Inject Synthetic Sources

Injecting Synthetic Sources Into Visit-Level or Coadd-Level Dataset Types

Synthetic sources can be injected into any imaging data product output by the LSST Science Pipelines. This is useful for testing algorithmic performance on simulated data, where the truth is known, and for various subsequent quality assurance tasks.

The sections below describe how to inject synthetic sources into a visit-level exposure-type or visit-type datasets (i.e., datasets with the dimension exposure or visit), or into a coadd-level coadded dataset. Options for injection on the command line and in Python are presented.

Prior to injection, the instructions on this page assume that the user will already have in-place a fully qualified source injection pipeline definition YAML (see Make an Injection Pipeline) and a suitable synthetic source injection catalog describing the sources to be injected (see Generate an Injection Catalog) which has been ingested into the data butler (see Ingest an Injection Catalog).

Injection on the Command Line

Source injection on the command line is performed using the pipetask run command. The process for injection into visit-level imaging (i.e., exposure or visit type data) or injection into coadd-level imaging (e.g., a deepCoadd`) is largely the same, save for the use of a different data query and a different injection task or pipeline subset.

The following command line example injects synthetic sources into the HSC exposure 1228, detector 51, postISRCCD dataset. For the purposes of this example, we will run the entirety of the HSC DRP RC2 step 1 subset. This subset contains all the tasks necessary to process raw science data through to initial visit-level calibrated outputs. The step 1 subset will have had the inject_exposure task (ExposureInjectTask) merged into it following a successful run of make_injection_pipeline.

Tip

Injection into a coadd-level data product such as a deepCoadd can easily be achieved by substituting step1 for step3 in the command below and modifying the -d data query. For the injection catalog generated in these notes, this coadd-level data query would work well:

-d "instrument='HSC' AND skymap='hsc_rings_v1' AND tract=9813 AND patch=42 AND band='i'"
pipetask --long-log --log-file $LOGFILE \
run --register-dataset-types \
-b $REPO \
-i $INPUT_DATA_COLL,$INJECTION_CATALOG_COLL \
-o $OUTPUT_COLL \
-p DRP-RC2+injection.yaml#step1 \
-d "instrument='HSC' AND exposure=1228 AND detector=51"

where

$LOGFILE

The full path to a user-defined output log file.

$REPO

The path to the butler repository.

$INPUT_DATA_COLL

The name of the input data collection.

$INJECTION_CATALOG_COLL

The name of the input injection catalog collection.

$OUTPUT_COLL

The name of the injected output collection.

Caution

Standard processing should not normally have to make use of the --register-dataset-types flag. This flag is only required to register a new output dataset type with the butler for the very first time.

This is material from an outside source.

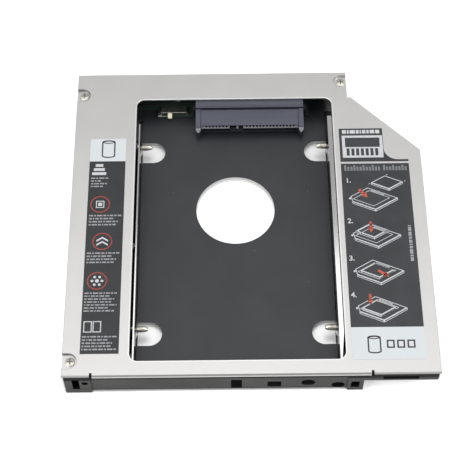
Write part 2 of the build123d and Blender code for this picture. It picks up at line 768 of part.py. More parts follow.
# Drive receptacle: guide posts, tongue slot and a row of contact channels
signal_start_x = receptacle_x + signal_start
power_start_x = receptacle_x + power_start
contact_xs = ([signal_start_x + i * contact_pitch for i in range(signal_contacts)]
              + [power_start_x + i * contact_pitch for i in range(power_contacts)])
channel_top = receptacle_top - contact_slot_roof
channel_bottom = channel_top - contact_slot_height
contact_z = channel_bottom + contact_slot_height / 2
with BuildPart() as drive_receptacle:
    # Front body and the taller block on the board
    block(receptacle_x - half_body, receptacle_x + half_body, receptacle_front_y, board_front_y,
          receptacle_bottom, receptacle_top)
    block(receptacle_x - post_out, receptacle_x + post_out, board_front_y, receptacle_rear_y,
          board_top, block_top)
    block(receptacle_x - post_out, receptacle_x + post_out, board_front_y - block_groove,
          board_front_y, receptacle_bottom, receptacle_top - block_groove_depth)
    block(receptacle_x - half_body, receptacle_x + half_body, board_front_y - block_groove, board_front_y,
          receptacle_top - block_groove_depth, receptacle_top, mode=Mode.SUBTRACT)
    # Ledge under the row of contact channels
    block(receptacle_x - half_body, receptacle_x + half_body, receptacle_front_y - ledge_reach,
          receptacle_front_y, channel_bottom - ledge_height, channel_bottom)
    # Guide posts with pointed tips, and the ears behind them
    for side in (-1, 1):
        post_x = receptacle_x + side * (post_in + post_out) / 2
        post_left_x = post_x - guide_post_width / 2
        post_right_x = post_x + guide_post_width / 2
        tip_y = receptacle_front_y - guide_post_reach
        with BuildSketch(Plane.XY.offset(receptacle_bottom)):
            with BuildLine():
                Polyline([(post_left_x, board_front_y), (post_right_x, board_front_y),
                          (post_right_x, tip_y + guide_post_point), (post_x, tip_y),
                          (post_left_x, tip_y + guide_post_point)], close=True)
            make_face()
        extrude(amount=receptacle_top - receptacle_bottom)
        with BuildSketch(Plane.YZ.offset(post_left_x)):
            with BuildLine():
                Polyline([(tip_y, receptacle_top), (tip_y + guide_post_slope_run, receptacle_top),
                          (tip_y, receptacle_top - guide_post_slope_drop)], close=True)
            make_face()
        extrude(amount=guide_post_width, mode=Mode.SUBTRACT)
        ear_x = receptacle_x + side * post_out
        block(*sorted((ear_x, ear_x + side * ear_width)), board_front_y, board_front_y + ear_depth,
              board_top, receptacle_top + ear_height - block_groove_depth)
    # Tongue slots of the signal and power groups
    for first, count in ((signal_start_x, signal_contacts), (power_start_x, power_contacts)):
        block(first - contact_pitch, first + count * contact_pitch,
              receptacle_front_y - ledge_reach, receptacle_front_y + tongue_depth,
              tongue_bottom, tongue_bottom + tongue_height, mode=Mode.SUBTRACT)
    # Key openings between the two groups
    for start, width in key_openings:
        block(receptacle_x + start, receptacle_x + start + width, receptacle_front_y - ledge_reach,
              receptacle_front_y + key_depth, channel_bottom - ledge_height, channel_top, mode=Mode.SUBTRACT)
    # Contact channels, right through
    for x in contact_xs:
        block(x - contact_slot_width / 2, x + contact_slot_width / 2, receptacle_front_y, receptacle_rear_y,
              channel_bottom, channel_top, mode=Mode.SUBTRACT)
finish(drive_receptacle.part, "drive_receptacle")


def make_contact(tip_y, riser_y, strip_z):
    """Contact strip at X = 0: level run from its tip, riser, and foot on the board."""
    away = 1 if riser_y > tip_y else -1
    half = contact_thickness / 2
    with BuildPart() as contact:
        with BuildSketch(Plane.YZ.offset(-contact_width / 2)):
            span(*sorted((tip_y, riser_y + away * half)), strip_z - half, strip_z + half)
            span(riser_y - half, riser_y + half, board_top, strip_z + half)
            span(*sorted((riser_y, riser_y + away * contact_foot)), board_top, board_top + contact_thickness)
        extrude(amount=contact_width)
    return contact.part


# Contacts of the receptacle
receptacle_contact = make_contact(receptacle_front_y + contact_setback,
                                  receptacle_rear_y + contact_riser_gap, contact_z)
with BuildPart() as receptacle_contacts:
    with Locations(*[(x, 0, 0) for x in contact_xs]):
        add(receptacle_contact)
finish(receptacle_contacts.part, "receptacle_contacts")


# Host plug: shell open to the rear, with a tongue that carries the contacts
host_front_y = rear_y - host_depth
host_floor_y = rear_y - host_cavity_depth
host_middle_z = board_top + host_height / 2
host_signal_x = host_x + host_signal_start
host_power_x = host_x + host_power_start
host_contact_xs = ([host_signal_x + i * contact_pitch for i in range(host_signal_contacts)]
                   + [host_power_x + i * contact_pitch for i in range(host_power_contacts)])
host_contact_z = host_middle_z + host_tongue_thickness / 2 + contact_thickness / 2
with BuildPart() as host_connector:
    block(host_left_x, host_right_x, host_front_y, rear_y, board_top, board_top + host_height)
    fillet(host_connector.edges().filter_by(Axis.Y).group_by(Axis.Z)[-1], radius=host_corner_round)
    block(host_left_x + host_wall, host_right_x - host_wall, host_floor_y, rear_y,
          board_top + host_wall, board_top + host_height - host_wall, mode=Mode.SUBTRACT)
    block(host_x - host_tongue_width / 2, host_x + host_tongue_width / 2,
          host_floor_y, rear_y - host_tongue_setback,
          host_middle_z - host_tongue_thickness / 2, host_middle_z + host_tongue_thickness / 2)
    for x in host_contact_xs:
        block(x - host_contact_slot / 2, x + host_contact_slot / 2, host_front_y, host_floor_y,
              host_contact_z - contact_thickness / 2, host_contact_z + contact_thickness, mode=Mode.SUBTRACT)
finish(host_connector.part, "host_connector")


# Contacts of the host plug, with their feet on the board
host_contact = make_contact(rear_y - host_contact_setback, host_front_y - contact_riser_gap, host_contact_z)
with BuildPart() as host_contacts:
    with Locations(*[(x, 0, 0) for x in host_contact_xs]):
        add(host_contact)
finish(host_contacts.part, "host_contacts")


# Slide switch: sheet frame with solder tabs, base, terminals and knob
switch_rear_y = switch_front_y + switch_depth
switch_top = board_top + switch_height
knob_x = switch_x + knob_rest_offset
knob_bottom = board_top + (switch_height - switch_sheet - knob_height) / 2
with BuildPart() as switch_frame:
    block(switch_left_x, switch_right_x, switch_front_y, switch_rear_y, board_top, switch_top)
    block(switch_left_x + switch_sheet, switch_right_x - switch_sheet, switch_front_y, switch_rear_y,
          board_top, switch_top - switch_sheet, mode=Mode.SUBTRACT)
    upper_edges = switch_frame.edges().filter_by(Axis.X).group_by(Axis.Z)[-1]
    fillet(upper_edges.sort_by(Axis.Y)[0], radius=switch_edge_round)
    for edge_x, outward in ((switch_left_x, -1), (switch_right_x, 1)):
        block(*sorted((edge_x, edge_x + outward * switch_tab_length)), switch_front_y,
              switch_front_y + switch_tab_depth, board_top, board_top + switch_sheet)
finish(switch_frame.part, "switch_frame")

with BuildPart() as switch_base:
    slot_left_x = knob_x - knob_width / 2 - knob_gap
    slot_right_x = knob_x + knob_travel + knob_width / 2 + knob_gap
    block(switch_left_x + switch_sheet + switch_side_gap, switch_right_x - switch_sheet - switch_side_gap,
          switch_front_y + switch_side_gap, switch_rear_y, board_top, switch_top - switch_sheet)
    block(slot_left_x, slot_right_x, switch_front_y, switch_front_y + knob_root + knob_gap,
          board_top, switch_top - switch_sheet, mode=Mode.SUBTRACT)
finish(switch_base.part, "switch_base")

with BuildPart() as switch_knob:
    block(knob_x - knob_width / 2, knob_x + knob_width / 2, switch_front_y - knob_reach,
          switch_front_y + knob_root, knob_bottom, knob_bottom + knob_height)
    fillet(switch_knob.faces().sort_by(Axis.Y)[0].edges(), radius=knob_round)
finish(switch_knob.part, "switch_knob")

with BuildPart() as switch_terminals:
    for i in range(terminal_count):
        terminal_x = switch_x + (i - (terminal_count - 1) / 2) * terminal_pitch
        block(terminal_x - terminal_width / 2, terminal_x + terminal_width / 2, switch_rear_y,
              switch_rear_y + terminal_length, board_top, board_top + switch_sheet)
finish(switch_terminals.part, "switch_terminals")


# Capacitors on the board
capacitor_xs = [left_board_screw_x + offset for offset in left_capacitor_offsets]
capacitor_xs.append(right_board_screw_x + right_capacitor_offset)
with BuildPart() as board_capacitors:
    for x in capacitor_xs:
        block(x - capacitor_length / 2, x + capacitor_length / 2, board_screw_y - capacitor_width / 2,
              board_screw_y + capacitor_width / 2, board_top, board_top + capacitor_height)
finish(board_capacitors.part, "board_capacitors")


# Labels on the cover
with BuildPart() as left_label:
    with BuildSketch(Plane.XY.offset(cover_top)):
        label_left_x = left_x + left_label_inset
        label_front_y = front_y + left_label_front_margin
        span(label_left_x, label_left_x + left_label_width, label_front_y, label_front_y + left_label_length)
    extrude(amount=label_thickness)
finish(left_label.part, "left_label")

right_label_front_y = front_y + right_label_front_margin
right_label_rear_y = right_label_front_y + right_label_length
with BuildPart() as right_label:
    with BuildSketch(Plane.XY.offset(cover_top)):
        span(right_label_x, right_label_x + right_label_width, right_label_front_y, right_label_rear_y)
    extrude(amount=label_thickness)
finish(right_label.part, "right_label")

with BuildPart() as right_label_header:
    header_front_y = right_label_rear_y + header_gap
    header_rear_y = header_front_y + header_length
    tab_right_x = right_label_x + header_width
    tail_right_x = right_label_x + right_label_width
    tail_y = header_front_y + header_tail_height
    with BuildSketch(Plane.XY.offset(cover_top)):
        with BuildLine():
            Polyline([(tab_right_x, tail_y + header_curve_radius), (tab_right_x, header_rear_y),
                      (right_label_x, header_rear_y), (right_label_x, header_front_y),
                      (tail_right_x, header_front_y), (tail_right_x, tail_y),
                      (tab_right_x + header_curve_radius, tail_y)])
            RadiusArc((tab_right_x + header_curve_radius, tail_y),
                      (tab_right_x, tail_y + header_curve_radius), header_curve_radius)
        make_face()
    extrude(amount=label_thickness)
finish(right_label_header.part, "right_label_header")
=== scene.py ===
"""Looks of the laptop drive caddy: finishes, threads, prints, floor, light and camera.

Everything is in metres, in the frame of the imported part. Small sizes are written in millimetres
times MM. The points of the prints are in plain millimetres until flat_shape takes them.

Some finishes are tinted by place. Their tints deepen gaps and walls and lighten edges, as the soft
light of the photo does.
"""
from math import cos, pi, radians, sin, sqrt

import bpy
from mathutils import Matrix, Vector


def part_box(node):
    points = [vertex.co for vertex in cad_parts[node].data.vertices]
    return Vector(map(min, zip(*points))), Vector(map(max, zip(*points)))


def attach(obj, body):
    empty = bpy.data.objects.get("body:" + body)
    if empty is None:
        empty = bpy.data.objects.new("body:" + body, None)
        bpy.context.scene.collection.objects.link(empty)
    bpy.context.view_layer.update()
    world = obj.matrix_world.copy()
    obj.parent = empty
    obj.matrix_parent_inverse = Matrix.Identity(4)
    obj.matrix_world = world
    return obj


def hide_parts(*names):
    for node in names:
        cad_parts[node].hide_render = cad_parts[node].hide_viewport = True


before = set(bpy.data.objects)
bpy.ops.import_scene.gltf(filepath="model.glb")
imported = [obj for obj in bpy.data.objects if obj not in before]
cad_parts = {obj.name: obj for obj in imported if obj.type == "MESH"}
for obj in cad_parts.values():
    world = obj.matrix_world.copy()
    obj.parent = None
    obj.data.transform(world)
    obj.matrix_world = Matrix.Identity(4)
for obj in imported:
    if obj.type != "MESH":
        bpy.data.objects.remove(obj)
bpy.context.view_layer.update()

MM = 0.001


# Shader maths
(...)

If injection outputs have already been generated within your butler repository, you should omit this flag from your run command to prevent any accidental registration of unwanted dataset types.

Note

Similar to stepN subsets are injected_stepN subsets. These only run tasks including and after the injection task. The injected_stepN subsets can save memory and runtime if the tasks prior to injection have already been run.

Assuming processing completes successfully, the injected_postISRCCD and associated injected_postISRCCD_catalog will be written to the butler repository. Various downstream step1 data products should also exist, including the injected_calexp dataset type (see example images below).

Standard log messages that get printed as part of a successful run may include lines similar to:

Retrieved 25 injection sources from 1 HTM trixel.
Identified 19 injection sources with centroids outside the padded image bounding box.
Catalog cleaning removed 19 of 25 sources; 6 remaining for catalog checking.
Catalog checking flagged 0 of 6 sources; 6 remaining for source generation.
Adding INJECTED and INJECTED_CORE mask planes to the exposure.
Generating 6 injection sources consisting of 1 unique type: Sersic(6).
Injected 6 of 6 potential sources. 0 sources flagged and skipped.

An example injected output produced by the above snippet is shown below.

HSC visit 1228, detector 51, showcasing the injection of a series of synthetic Sérsic sources.

Calibrated exposure (calexp and injected_calexp) data for HSC visit 1228, detector 51, showcasing the injection of a series of synthetic Sérsic sources. Images are asinh scaled across the central 98% flux range and smoothed with a Gaussian kernel of FWHM 5 pixels.

HSC visit 1228, detector 51, before source injection.

Before injection.

HSC visit 1228, detector 51, after source injection.

After injection.

HSC visit 1228, detector 51, difference.

Difference image.

Injection in Python

Source injection in Python is achieved by using the source injection task classes directly. As on the command line, the process for injection into visit-level imaging or coadd-level imaging is largely the same, save for the use of a different task class, a different data query, and use of different calibration data products (see the notes in the Python snippet below).

The following Python example injects synthetic sources into the HSC i-band tract 9813, patch 42, deepCoadd dataset. For the purposes of this example, we will just run the source injection task alone.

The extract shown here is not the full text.